Stated problem: Both the line containing "middle = BASE_THICKNESS / 2" and the line containing "record = json.load(file)" are to be reproduced exactly, along with every line between them, and nothing more.

Dataset extract:

----------------------------------------

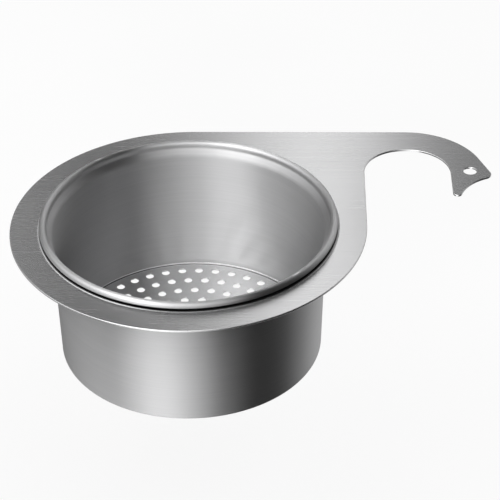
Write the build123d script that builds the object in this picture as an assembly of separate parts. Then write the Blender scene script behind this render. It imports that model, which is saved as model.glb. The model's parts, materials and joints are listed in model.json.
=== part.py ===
from build123d import *
import math
import os

# Hook-over sink strainer: a flat hanger plate (ring, neck and hooked head) that goes round
# a tap, and a perforated basket that hangs in the ring by its rolled rim and lifts out.
# Millimetres, +Z up. The origin is on the tap's axis, in the plane that the plate lies on.

# Hanger plate
PLATE_THICKNESS = 1.0
RING_RADIUS = 83.7
THROAT_RADIUS = 21.0
THROAT_TO_RING_Y = 46.3
HEAD_RADIUS = 37.8

# Beak and eye, measured from the tap's axis
FOREHEAD_ANGLE = 21.0
BEAK_TIP_RADIUS = 3.8
CHIN_CENTRE = (48.2, -26.6)
CHIN_RADIUS = 24.2
LOWER_TIP_RADIUS = 2.2
EYE_CENTRE = (30.5, 1.5)
EYE_RADIUS = 3.25

# Pressed seat round the ring's hole
HOLE_RADIUS = 67.3
SEAT_RISE = 0.5
SEAT_TOP_RADIUS = 69.3
SEAT_FOOT_RADIUS = 70.9

# Basket shell: wall radii are those of the middle of the sheet
SHEET = 0.6
BEAD_OUTER_RADIUS = 70.0
BEAD_TUBE_RADIUS = 1.72
BEAD_CLEARANCE = 0.2
CURL_SWEEP = 285.0
WALL_TOP = (64.45, -1.2)
FLARE_TOP_Z = 1.8
FLARE_RADII = (3.5, 2.0)
WALL_BOTTOM_RADIUS = 62.6
BASKET_BOTTOM_Z = -65.6
CORNER_RADIUS = 0.8
FLANGE_WIDTH = 4.4

# Perforated base, its rim turned up against the wall
BASE_THICKNESS = 0.4
BASE_RADIUS = 62.15
RIM_RISE = 0.75
RIM_BEND_RADIUS = 0.4
DRAIN_HOLE_RADIUS = 2.0
OUTER_ROW_RADIUS = 55.6
ROW_SPACING = 8.5
HOLE_SPACING = 8.42
ROW_COUNT = 7
FIRST_ROW_ANGLE = 88.8
ROW_TWIST = 0.8

# Places that follow from the sizes above
TAP = Vector(0, 0)
RING_CENTRE = Vector(-RING_RADIUS - THROAT_RADIUS, -THROAT_TO_RING_Y)
CHIN = Vector(*CHIN_CENTRE)
BASKET_AXIS = Location(RING_CENTRE)


def on_circle(centre, radius, degrees):
    """The point of a circle at an angle."""
    return centre + Vector(radius, 0).rotate(Axis.Z, degrees)


def angle_of(vector):
    return math.degrees(math.atan2(vector.Y, vector.X))


def arc(centre, radius, start_degrees, end_degrees):
    """An arc of a circle from one angle to another."""
    return CenterArc(centre, radius, start_degrees, end_degrees - start_degrees)


def throat_edges(lower_tip):
    """The slot that the tap stands in, from the ring's side to the beak's lower tip."""
    left = Vector(-THROAT_RADIUS, 0)
    right = Vector(THROAT_RADIUS, 0)
    return [
        Line((-THROAT_RADIUS, RING_CENTRE.Y), left),
        arc(TAP, THROAT_RADIUS, 180, 0),
        Line(right, (THROAT_RADIUS, lower_tip.Y)),
    ]


def beak_corner():
    """Where the straight forehead, drawn on, meets the chin's circle."""
    start = on_circle(TAP, HEAD_RADIUS, FOREHEAD_ANGLE)
    direction = on_circle(TAP, 1, FOREHEAD_ANGLE - 90)
    offset = start - CHIN
    along = offset.dot(direction)
    step = -along - math.sqrt(along**2 - offset.length**2 + CHIN_RADIUS**2)
    return start + direction * step


def beak_edges(lower_tip, corner):
    """The rounded lower tip, the hollow chin and the straight forehead."""
    chin_starts = angle_of(lower_tip - CHIN) % 360
    chin_ends = angle_of(corner - CHIN)
    return [
        arc(lower_tip, LOWER_TIP_RADIUS, -180, chin_starts - 180),
        arc(CHIN, CHIN_RADIUS, chin_starts, chin_ends),
        Line(corner, on_circle(TAP, HEAD_RADIUS, FOREHEAD_ANGLE)),
    ]


def rear_edges():
    """The head's arc, the straight rear edge that touches head and ring, and the ring."""
    lean = math.acos((RING_RADIUS - HEAD_RADIUS) / RING_CENTRE.length)
    rear_angle = angle_of(TAP - RING_CENTRE) + math.degrees(lean)
    return [
        arc(TAP, HEAD_RADIUS, FOREHEAD_ANGLE, rear_angle),
        Line(on_circle(TAP, HEAD_RADIUS, rear_angle), on_circle(RING_CENTRE, RING_RADIUS, rear_angle)),
        arc(RING_CENTRE, RING_RADIUS, rear_angle, 360),
    ]


def plate_face():
    """The hanger plate's flat outline, with its beak tip rounded."""
    lower_tip_x = THROAT_RADIUS + LOWER_TIP_RADIUS
    chin_reach = CHIN_RADIUS + LOWER_TIP_RADIUS
    chin_rise = math.sqrt(chin_reach**2 - (CHIN.X - lower_tip_x) ** 2)
    lower_tip = Vector(lower_tip_x, CHIN.Y + chin_rise)
    corner = beak_corner()
    edges = throat_edges(lower_tip) + beak_edges(lower_tip, corner) + rear_edges()
    face = make_face(Wire(edges))
    return fillet(face.vertices().sort_by_distance(corner)[0], BEAK_TIP_RADIUS)


def seat_ring():
    """The band round the hole, pressed up to carry the basket's rim."""
    rise = Vector(0, SEAT_RISE)
    thickness = Vector(0, PLATE_THICKNESS)
    foot = Vector(SEAT_FOOT_RADIUS, 0)
    top = Vector(SEAT_TOP_RADIUS, 0) + rise
    edge = Vector(HOLE_RADIUS, 0) + rise
    middle = (foot + top) * 0.5
    slope = [
        TangentArc(foot, middle, tangent=(-1, 0)),
        TangentArc(middle, top, tangent=(1, 0), tangent_from_first=False),
    ]
    underside = slope + [Line(top, edge)]
    upper_side = [Pos(*thickness) * line for line in underside]
    ends = [Line(foot, foot + thickness), Line(edge, edge + thickness)]
    section = make_face(Wire(underside + upper_side + ends))
    return revolve(Plane.XZ * section, Axis.Z)


def hanger_plate():
    blank = extrude(plate_face(), PLATE_THICKNESS)
    opening = BASKET_AXIS * Cylinder(SEAT_FOOT_RADIUS, 4 * PLATE_THICKNESS)
    eye = Pos(*EYE_CENTRE) * Cylinder(EYE_RADIUS, 4 * PLATE_THICKNESS)
    return blank - opening - eye + BASKET_AXIS * seat_ring()


def basket_shell():
    """Bottom flange, tapered wall, flare and rolled rim, bent from one sheet."""
    flange_z = BASKET_BOTTOM_Z + SHEET / 2
    bead_z = PLATE_THICKNESS + SEAT_RISE + BEAD_CLEARANCE + BEAD_TUBE_RADIUS
    bead_radius = BEAD_OUTER_RADIUS - BEAD_TUBE_RADIUS
    curl_radius = BEAD_TUBE_RADIUS - SHEET / 2
    rim_radius = bead_radius - curl_radius
    wall = FilletPolyline(
        (WALL_BOTTOM_RADIUS - FLANGE_WIDTH, flange_z),
        (WALL_BOTTOM_RADIUS, flange_z),
        WALL_TOP,
        (rim_radius, FLARE_TOP_Z),
        (rim_radius, bead_z),
        radius=(CORNER_RADIUS,) + FLARE_RADII,
    )
    curl = arc((bead_radius, bead_z), curl_radius, 180, 180 - CURL_SWEEP)
    section = trace(Wire(wall.edges() + curl.edges()), SHEET)
    return BASKET_AXIS * revolve(Plane.XZ * section, Axis.Z)


def drain_holes():
    """The centres of the base's holes, in rings, each ring turned a little from the last."""
    centres = []
    for row in range(ROW_COUNT):
        radius = OUTER_ROW_RADIUS - row * ROW_SPACING
        count = round(2 * math.pi * radius / HOLE_SPACING)
        half_step = 180 / count * (row % 2)
        first = FIRST_ROW_ANGLE + row * ROW_TWIST + half_step
        centres += [on_circle(Vector(0, 0), radius, first + 360 * i / count) for i in range(count)]
    return centres


def perforated_base():
    """A punched disc on the flange, with its rim turned up against the wall."""
    middle = BASE_THICKNESS / 2
    rim_line = FilletPolyline(
        (0, middle),
        (BASE_RADIUS - middle, middle),
        (BASE_RADIUS - middle, BASE_THICKNESS + RIM_RISE),
        radius=RIM_BEND_RADIUS + middle,
    )
    dish = revolve(Plane.XZ * trace(rim_line, BASE_THICKNESS), Axis.Z)
    punches = [Pos(*centre) * Cylinder(DRAIN_HOLE_RADIUS, 4 * BASE_THICKNESS) for centre in drain_holes()]
    return BASKET_AXIS * Pos(0, 0, BASKET_BOTTOM_Z + SHEET) * (dish - punches)


NODES = {
    "hanger_plate": hanger_plate,
    "basket_shell": basket_shell,
    "perforated_base": perforated_base,
}

os.makedirs("parts", exist_ok=True)
for name, build in NODES.items():
    export_step(build(), f"parts/{name}.step")
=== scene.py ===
import json
import math

import bmesh
import bpy
from mathutils import Matrix, Vector
from mathutils.geometry import delaunay_2d_cdt


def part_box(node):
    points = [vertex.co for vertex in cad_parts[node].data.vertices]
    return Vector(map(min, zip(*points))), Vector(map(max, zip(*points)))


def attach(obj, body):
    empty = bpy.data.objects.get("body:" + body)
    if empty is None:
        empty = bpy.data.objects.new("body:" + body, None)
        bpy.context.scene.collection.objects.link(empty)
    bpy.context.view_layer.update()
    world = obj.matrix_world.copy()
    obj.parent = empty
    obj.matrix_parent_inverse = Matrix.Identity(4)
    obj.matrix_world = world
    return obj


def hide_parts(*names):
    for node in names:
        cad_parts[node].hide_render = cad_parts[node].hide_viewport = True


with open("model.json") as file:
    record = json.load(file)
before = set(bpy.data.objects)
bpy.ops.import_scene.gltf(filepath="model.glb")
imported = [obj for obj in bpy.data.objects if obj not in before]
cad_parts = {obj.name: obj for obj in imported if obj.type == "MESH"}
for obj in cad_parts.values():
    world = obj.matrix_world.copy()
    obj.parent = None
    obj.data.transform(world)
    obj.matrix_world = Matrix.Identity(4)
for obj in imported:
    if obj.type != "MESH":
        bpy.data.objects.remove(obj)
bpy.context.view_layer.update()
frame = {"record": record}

MM = 0.001
TAU = 2 * math.pi

# ---------------------------------------------------------------- sizes from the frame
MOUNTS = {mount["name"]: mount for mount in frame["record"]["mounts"]}
PLATE_LOW, PLATE_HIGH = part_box("hanger_plate")
SHELL_LOW, SHELL_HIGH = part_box("basket_shell")
BASE_LOW, BASE_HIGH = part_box("perforated_base")

TAP = Vector((0.0, 0.0))
THROAT_RADIUS = MOUNTS["tap_hook"]["dims"]["r_mm"] * MM
PLATE_THICKNESS = MOUNTS["tap_hook"]["dims"]["length_mm"] * MM
HEAD_RADIUS = PLATE_HIGH.y
EYE_CENTRE = Vector(MOUNTS["eye_hole"]["pos_m"][:2])
EYE_RADIUS = MOUNTS["eye_hole"]["dims"]["r_mm"] * MM
RING_CENTRE = (SHELL_LOW.xy + SHELL_HIGH.xy) / 2
RING_RADIUS = RING_CENTRE.y - PLATE_LOW.y

# The beak's curves, measured from the tap's axis
FOREHEAD_ANGLE = math.radians(21.0)
BEAK_TIP_RADIUS = 3.8 * MM
CHIN = Vector((48.2 * MM, -26.6 * MM))
CHIN_RADIUS = 24.2 * MM
LOWER_TIP_RADIUS = 2.2 * MM

# The pressed seat round the ring's hole
HOLE_RADIUS = 67.3 * MM
SEAT_TOP_RADIUS = 69.3 * MM
SEAT_FOOT_RADIUS = 70.9 * MM
SEAT_RISE = PLATE_HIGH.z - PLATE_THICKNESS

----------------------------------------

Reply:
    middle = BASE_THICKNESS / 2
    rim_line = FilletPolyline(
        (0, middle),
        (BASE_RADIUS - middle, middle),
        (BASE_RADIUS - middle, BASE_THICKNESS + RIM_RISE),
        radius=RIM_BEND_RADIUS + middle,
    )
    dish = revolve(Plane.XZ * trace(rim_line, BASE_THICKNESS), Axis.Z)
    punches = [Pos(*centre) * Cylinder(DRAIN_HOLE_RADIUS, 4 * BASE_THICKNESS) for centre in drain_holes()]
    return BASKET_AXIS * Pos(0, 0, BASKET_BOTTOM_Z + SHEET) * (dish - punches)


NODES = {
    "hanger_plate": hanger_plate,
    "basket_shell": basket_shell,
    "perforated_base": perforated_base,
}

os.makedirs("parts", exist_ok=True)
for name, build in NODES.items():
    export_step(build(), f"parts/{name}.step")
=== scene.py ===
import json
import math

import bmesh
import bpy
from mathutils import Matrix, Vector
from mathutils.geometry import delaunay_2d_cdt


def part_box(node):
    points = [vertex.co for vertex in cad_parts[node].data.vertices]
    return Vector(map(min, zip(*points))), Vector(map(max, zip(*points)))


def attach(obj, body):
    empty = bpy.data.objects.get("body:" + body)
    if empty is None:
        empty = bpy.data.objects.new("body:" + body, None)
        bpy.context.scene.collection.objects.link(empty)
    bpy.context.view_layer.update()
    world = obj.matrix_world.copy()
    obj.parent = empty
    obj.matrix_parent_inverse = Matrix.Identity(4)
    obj.matrix_world = world
    return obj


def hide_parts(*names):
    for node in names:
        cad_parts[node].hide_render = cad_parts[node].hide_viewport = True


with open("model.json") as file:
    record = json.load(file)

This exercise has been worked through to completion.